Unnamed: 0,name,monthly_salary,birthdate,gender,manager,office,phone_extension,department
0,Jamie Do,1800,04/04/1980,NB,Betty,1.14,1140,hr
1,Jamie Do,1800,04/04/1980,NB,Betty,1.14,1140,hr
2,Alice Duran,1700,03/12/1969,F,Betty,3.12,3120,it
3,Alice Duran,1700,03/12/1969,F,Betty,3.12,3120,it
4,Bob Gill,1800,23/02/1970,M,Betty,2.12,2120,sales
5,Bob Gill,1800,23/02/1970,M,Betty,2.12,2120,sales
6,Betty Dolan,2500,25/06/1963,F,,2.15,2150,
7,Nicole Vincent,1500,25/06/1963,F,Jamie,1.11,1110,hr
8,Maisha Hughes,1500,07/03/1975,F,Jamie,1.12,1120,hr
9,Omer Robin,1500,25/02/1977,M,Jamie,1.11,1111,hr


Notice that some of the employees appear twice, and have exactly the same information. When we appended the datasets earlier, we did not check for employees that could appear in more than one dataset.

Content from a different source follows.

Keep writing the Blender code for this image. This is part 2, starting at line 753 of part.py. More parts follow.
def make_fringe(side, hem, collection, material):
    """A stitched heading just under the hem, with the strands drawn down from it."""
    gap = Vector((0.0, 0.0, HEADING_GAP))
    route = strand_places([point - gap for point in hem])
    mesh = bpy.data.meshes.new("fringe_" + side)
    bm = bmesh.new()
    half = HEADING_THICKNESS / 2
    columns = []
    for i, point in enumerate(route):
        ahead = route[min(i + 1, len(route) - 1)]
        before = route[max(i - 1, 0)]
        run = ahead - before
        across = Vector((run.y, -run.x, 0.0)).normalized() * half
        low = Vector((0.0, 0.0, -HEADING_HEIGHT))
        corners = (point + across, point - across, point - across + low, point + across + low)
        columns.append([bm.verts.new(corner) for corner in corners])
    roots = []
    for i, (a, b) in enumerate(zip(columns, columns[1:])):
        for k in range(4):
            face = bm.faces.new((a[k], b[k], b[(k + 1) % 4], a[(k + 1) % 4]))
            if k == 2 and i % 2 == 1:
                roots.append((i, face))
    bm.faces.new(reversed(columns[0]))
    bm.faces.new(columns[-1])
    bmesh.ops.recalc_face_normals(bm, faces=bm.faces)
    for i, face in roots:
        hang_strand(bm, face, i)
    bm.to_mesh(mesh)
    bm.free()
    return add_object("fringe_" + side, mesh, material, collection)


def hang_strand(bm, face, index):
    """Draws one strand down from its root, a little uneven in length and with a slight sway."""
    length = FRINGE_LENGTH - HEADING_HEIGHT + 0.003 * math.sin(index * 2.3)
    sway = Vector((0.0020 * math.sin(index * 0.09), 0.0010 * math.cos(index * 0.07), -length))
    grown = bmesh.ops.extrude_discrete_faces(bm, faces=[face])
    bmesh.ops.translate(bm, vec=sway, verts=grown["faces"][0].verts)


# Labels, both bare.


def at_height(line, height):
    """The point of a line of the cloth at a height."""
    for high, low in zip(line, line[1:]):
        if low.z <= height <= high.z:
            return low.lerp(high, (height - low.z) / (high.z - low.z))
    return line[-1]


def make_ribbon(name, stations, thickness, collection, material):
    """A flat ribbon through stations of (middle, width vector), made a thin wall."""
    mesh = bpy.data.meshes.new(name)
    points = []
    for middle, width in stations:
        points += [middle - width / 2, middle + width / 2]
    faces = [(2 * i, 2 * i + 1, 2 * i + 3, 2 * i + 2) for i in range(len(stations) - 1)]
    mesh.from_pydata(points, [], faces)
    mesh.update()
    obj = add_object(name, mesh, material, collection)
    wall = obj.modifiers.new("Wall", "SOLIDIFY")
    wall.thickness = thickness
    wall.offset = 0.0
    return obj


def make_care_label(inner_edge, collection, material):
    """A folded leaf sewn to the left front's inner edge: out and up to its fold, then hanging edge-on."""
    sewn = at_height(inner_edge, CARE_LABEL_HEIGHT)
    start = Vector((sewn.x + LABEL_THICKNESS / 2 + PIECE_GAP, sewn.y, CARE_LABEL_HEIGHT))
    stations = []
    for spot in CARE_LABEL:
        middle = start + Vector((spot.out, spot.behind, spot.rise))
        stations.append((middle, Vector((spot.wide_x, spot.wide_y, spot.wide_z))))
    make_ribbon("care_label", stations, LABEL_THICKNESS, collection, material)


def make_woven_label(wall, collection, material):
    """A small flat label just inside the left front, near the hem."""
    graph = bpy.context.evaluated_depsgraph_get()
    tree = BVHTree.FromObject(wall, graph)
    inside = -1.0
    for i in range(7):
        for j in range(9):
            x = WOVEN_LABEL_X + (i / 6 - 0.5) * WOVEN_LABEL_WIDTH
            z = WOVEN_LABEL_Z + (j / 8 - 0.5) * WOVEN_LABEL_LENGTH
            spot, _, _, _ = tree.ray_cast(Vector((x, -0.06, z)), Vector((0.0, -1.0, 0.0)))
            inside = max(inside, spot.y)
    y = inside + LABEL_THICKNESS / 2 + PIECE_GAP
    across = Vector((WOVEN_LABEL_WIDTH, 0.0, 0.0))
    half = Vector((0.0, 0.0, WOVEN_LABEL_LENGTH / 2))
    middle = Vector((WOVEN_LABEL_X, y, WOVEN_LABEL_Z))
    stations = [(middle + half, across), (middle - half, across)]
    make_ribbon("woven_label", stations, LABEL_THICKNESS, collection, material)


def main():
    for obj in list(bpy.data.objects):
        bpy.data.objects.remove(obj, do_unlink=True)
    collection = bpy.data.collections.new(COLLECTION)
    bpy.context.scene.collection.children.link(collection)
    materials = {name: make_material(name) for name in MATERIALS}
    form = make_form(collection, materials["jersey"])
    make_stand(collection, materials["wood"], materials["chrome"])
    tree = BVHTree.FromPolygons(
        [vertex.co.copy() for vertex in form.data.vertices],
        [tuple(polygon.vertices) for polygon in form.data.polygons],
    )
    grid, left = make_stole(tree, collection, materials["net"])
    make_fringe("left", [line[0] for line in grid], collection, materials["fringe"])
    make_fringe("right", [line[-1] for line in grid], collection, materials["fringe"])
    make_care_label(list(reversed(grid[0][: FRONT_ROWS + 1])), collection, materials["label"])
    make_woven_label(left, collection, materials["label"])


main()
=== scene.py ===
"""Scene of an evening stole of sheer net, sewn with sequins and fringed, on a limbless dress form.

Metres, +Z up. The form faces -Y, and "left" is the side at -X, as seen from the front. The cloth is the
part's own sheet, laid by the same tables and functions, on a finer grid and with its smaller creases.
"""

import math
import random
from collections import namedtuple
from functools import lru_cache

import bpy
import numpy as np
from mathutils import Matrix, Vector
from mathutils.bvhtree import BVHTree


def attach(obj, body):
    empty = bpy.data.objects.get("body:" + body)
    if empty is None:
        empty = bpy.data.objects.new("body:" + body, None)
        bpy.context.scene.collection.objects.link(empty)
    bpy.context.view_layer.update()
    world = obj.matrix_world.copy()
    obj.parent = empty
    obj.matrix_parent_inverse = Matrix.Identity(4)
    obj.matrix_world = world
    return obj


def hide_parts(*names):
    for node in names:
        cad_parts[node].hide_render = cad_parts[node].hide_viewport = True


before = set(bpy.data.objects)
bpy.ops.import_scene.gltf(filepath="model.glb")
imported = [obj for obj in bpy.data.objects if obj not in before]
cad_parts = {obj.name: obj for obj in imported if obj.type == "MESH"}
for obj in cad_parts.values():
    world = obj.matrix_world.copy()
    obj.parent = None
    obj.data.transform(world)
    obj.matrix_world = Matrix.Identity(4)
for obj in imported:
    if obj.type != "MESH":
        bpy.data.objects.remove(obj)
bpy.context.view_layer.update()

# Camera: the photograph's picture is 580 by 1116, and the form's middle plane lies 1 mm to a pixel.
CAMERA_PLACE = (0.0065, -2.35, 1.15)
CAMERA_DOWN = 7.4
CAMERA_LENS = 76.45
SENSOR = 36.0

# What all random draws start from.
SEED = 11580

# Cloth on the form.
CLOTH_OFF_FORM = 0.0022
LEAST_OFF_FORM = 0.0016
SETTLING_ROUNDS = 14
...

We will use the function [drop_duplicates()]() to delete those entries that are duplicated.

In [9]:
#Drop the duplicates
merged_data = merged_data.drop_duplicates()
merged_data

Unnamed: 0,name,monthly_salary,birthdate,gender,manager,office,phone_extension,department
0,Jamie Do,1800,04/04/1980,NB,Betty,1.14,1140,hr
2,Alice Duran,1700,03/12/1969,F,Betty,3.12,3120,it
4,Bob Gill,1800,23/02/1970,M,Betty,2.12,2120,sales
6,Betty Dolan,2500,25/06/1963,F,,2.15,2150,
7,Nicole Vincent,1500,25/06/1963,F,Jamie,1.11,1110,hr
8,Maisha Hughes,1500,07/03/1975,F,Jamie,1.12,1120,hr
9,Omer Robin,1500,25/02/1977,M,Jamie,1.11,1111,hr
10,Dawid Wu,1500,21/09/1968,M,Jamie,1.13,1130,hr
11,Lula Mendez,1500,05/10/1955,F,Alice,3.14,3140,it
12,Charles Tucker,1500,21/12/1989,M,Alice,3.14,3141,it


We now have all the data of all the employees in one dataset. This will be useful in case some analysis needs to be done in the business in general, like a study on the salaries of its employees. Merging is an important technique when working on datasets, but it is important to use it when necessary and keep in mind that datasets can grow very fast if the ones being merged are big. One of the ways to avoid this is to check for duplicate data, as we did.